**INSTRUCTION:**
Everything from the first line to the line containing "on both faces." is to be repeated exactly; nothing past it.

**THE RECORDS:**
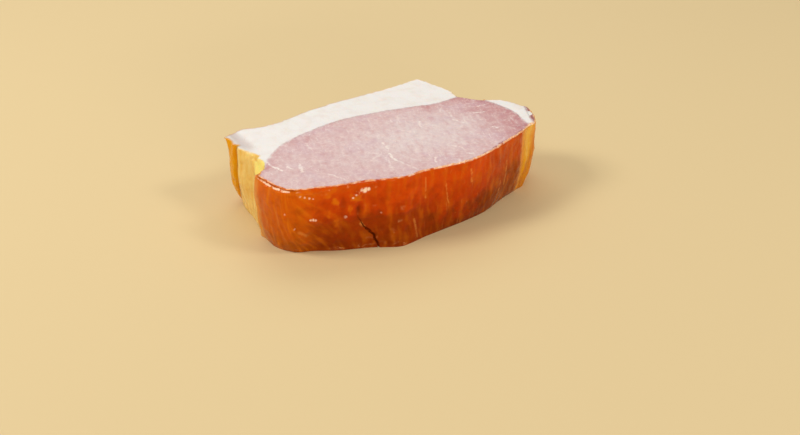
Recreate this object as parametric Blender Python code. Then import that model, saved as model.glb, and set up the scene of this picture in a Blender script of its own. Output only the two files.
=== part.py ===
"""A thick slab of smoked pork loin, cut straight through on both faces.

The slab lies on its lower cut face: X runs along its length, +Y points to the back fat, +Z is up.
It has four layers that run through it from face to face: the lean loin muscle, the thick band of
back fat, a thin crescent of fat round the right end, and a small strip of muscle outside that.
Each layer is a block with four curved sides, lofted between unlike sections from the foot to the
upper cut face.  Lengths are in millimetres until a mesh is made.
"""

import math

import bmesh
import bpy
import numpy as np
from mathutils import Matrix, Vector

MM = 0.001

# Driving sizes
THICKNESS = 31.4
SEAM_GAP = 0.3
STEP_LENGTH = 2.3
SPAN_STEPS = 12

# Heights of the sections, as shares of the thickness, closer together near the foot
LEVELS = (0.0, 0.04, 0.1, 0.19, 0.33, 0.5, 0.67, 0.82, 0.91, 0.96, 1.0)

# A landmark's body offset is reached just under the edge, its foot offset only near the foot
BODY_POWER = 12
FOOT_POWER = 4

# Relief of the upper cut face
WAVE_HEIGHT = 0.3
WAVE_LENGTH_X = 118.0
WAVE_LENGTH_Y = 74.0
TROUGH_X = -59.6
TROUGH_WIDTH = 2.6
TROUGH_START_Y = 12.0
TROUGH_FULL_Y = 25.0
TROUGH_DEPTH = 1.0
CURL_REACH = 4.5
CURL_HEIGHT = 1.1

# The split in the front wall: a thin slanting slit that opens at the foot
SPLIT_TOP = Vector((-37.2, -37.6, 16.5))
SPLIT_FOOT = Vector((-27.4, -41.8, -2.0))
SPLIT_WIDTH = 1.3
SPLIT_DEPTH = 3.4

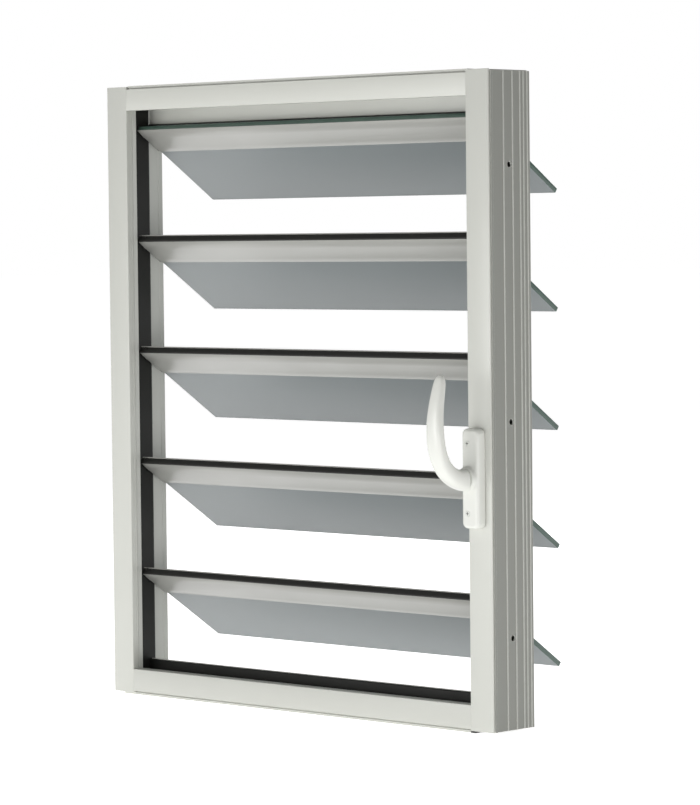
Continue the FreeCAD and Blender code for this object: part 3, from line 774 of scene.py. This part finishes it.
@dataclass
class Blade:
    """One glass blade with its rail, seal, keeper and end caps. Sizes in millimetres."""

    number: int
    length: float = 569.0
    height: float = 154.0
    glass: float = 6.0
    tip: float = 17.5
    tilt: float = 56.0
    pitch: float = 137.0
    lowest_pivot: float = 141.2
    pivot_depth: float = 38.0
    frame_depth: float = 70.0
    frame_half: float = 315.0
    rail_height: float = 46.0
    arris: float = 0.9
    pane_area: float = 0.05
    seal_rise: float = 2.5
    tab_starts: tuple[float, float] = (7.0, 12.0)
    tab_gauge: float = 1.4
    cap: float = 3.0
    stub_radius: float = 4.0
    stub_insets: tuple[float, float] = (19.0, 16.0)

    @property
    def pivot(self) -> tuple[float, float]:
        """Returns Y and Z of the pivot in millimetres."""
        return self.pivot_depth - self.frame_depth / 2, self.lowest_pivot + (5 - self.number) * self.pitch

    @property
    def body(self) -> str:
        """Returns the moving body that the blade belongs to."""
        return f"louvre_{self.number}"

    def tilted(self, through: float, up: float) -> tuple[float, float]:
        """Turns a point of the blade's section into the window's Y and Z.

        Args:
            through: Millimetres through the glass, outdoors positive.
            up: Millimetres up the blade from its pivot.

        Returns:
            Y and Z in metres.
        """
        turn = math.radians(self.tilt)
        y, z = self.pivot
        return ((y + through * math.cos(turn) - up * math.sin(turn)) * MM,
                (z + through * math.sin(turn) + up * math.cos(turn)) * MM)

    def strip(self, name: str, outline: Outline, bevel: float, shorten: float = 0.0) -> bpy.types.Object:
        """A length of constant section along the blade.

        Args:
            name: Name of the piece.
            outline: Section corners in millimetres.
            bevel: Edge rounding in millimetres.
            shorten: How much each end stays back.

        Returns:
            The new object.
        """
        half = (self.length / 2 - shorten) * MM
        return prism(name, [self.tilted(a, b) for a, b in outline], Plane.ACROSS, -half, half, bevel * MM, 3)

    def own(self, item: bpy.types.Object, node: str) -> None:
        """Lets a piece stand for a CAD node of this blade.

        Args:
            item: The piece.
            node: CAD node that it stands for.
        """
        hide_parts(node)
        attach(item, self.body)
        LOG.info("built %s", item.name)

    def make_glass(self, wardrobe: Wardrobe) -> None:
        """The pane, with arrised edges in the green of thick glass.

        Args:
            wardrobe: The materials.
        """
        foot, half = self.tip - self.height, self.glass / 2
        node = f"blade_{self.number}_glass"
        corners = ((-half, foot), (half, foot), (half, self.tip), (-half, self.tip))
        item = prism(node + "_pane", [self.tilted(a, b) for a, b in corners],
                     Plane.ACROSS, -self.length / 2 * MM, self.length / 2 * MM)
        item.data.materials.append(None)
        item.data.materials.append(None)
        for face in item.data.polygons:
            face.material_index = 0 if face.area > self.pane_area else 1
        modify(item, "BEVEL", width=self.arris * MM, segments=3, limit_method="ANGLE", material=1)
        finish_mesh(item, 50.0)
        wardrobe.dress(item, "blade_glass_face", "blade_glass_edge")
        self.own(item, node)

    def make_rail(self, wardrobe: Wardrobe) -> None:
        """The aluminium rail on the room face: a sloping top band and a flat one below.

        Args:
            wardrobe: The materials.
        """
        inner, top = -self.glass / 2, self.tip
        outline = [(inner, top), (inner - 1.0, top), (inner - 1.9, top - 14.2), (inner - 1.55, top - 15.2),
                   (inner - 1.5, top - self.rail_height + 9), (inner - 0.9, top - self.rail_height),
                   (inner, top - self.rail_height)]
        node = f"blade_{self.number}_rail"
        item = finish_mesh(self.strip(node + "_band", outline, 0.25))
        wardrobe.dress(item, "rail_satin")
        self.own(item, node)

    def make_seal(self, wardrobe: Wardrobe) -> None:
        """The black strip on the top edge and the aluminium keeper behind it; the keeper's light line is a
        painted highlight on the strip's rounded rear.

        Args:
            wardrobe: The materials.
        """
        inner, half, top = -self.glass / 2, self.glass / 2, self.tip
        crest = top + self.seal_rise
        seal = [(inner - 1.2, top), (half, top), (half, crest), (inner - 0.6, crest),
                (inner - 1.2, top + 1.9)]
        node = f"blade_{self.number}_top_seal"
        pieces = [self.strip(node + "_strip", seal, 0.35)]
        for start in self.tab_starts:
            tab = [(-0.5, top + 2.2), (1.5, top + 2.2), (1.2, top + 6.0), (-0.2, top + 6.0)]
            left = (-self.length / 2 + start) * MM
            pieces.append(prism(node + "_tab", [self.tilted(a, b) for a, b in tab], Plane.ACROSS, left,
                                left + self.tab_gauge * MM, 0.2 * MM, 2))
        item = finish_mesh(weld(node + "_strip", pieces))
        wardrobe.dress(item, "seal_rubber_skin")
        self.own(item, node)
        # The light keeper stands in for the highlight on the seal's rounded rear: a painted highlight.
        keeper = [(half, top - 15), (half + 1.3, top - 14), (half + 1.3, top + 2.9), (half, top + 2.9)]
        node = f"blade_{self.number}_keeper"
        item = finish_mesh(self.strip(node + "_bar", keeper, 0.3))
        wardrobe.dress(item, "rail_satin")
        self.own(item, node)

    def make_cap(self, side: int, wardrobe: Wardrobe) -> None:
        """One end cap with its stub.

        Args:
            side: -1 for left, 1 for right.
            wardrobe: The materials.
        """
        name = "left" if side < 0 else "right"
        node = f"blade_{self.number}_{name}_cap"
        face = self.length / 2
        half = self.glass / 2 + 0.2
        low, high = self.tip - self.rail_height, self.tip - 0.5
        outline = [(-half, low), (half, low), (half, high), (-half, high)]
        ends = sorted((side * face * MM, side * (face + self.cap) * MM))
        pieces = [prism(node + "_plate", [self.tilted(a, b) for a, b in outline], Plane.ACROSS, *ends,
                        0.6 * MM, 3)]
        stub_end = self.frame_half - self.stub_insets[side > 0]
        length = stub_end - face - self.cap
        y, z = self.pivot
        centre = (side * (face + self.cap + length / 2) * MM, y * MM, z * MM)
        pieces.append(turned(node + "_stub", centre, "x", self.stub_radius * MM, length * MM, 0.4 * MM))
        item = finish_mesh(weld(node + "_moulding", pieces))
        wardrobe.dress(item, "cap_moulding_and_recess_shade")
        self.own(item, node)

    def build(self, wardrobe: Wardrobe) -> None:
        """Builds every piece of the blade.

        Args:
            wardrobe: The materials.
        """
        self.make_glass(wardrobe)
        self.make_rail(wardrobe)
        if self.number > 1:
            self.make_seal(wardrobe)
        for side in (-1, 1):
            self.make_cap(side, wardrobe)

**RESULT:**
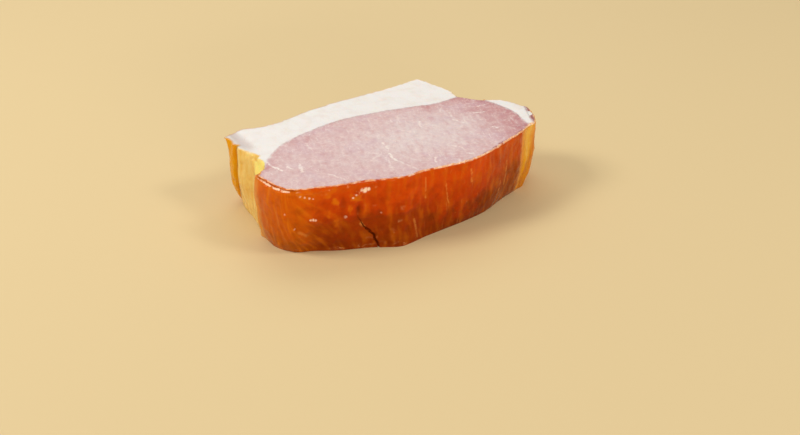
Recreate this object as parametric Blender Python code. Then import that model, saved as model.glb, and set up the scene of this picture in a Blender script of its own. Output only the two files.
=== part.py ===
"""A thick slab of smoked pork loin, cut straight through on both faces.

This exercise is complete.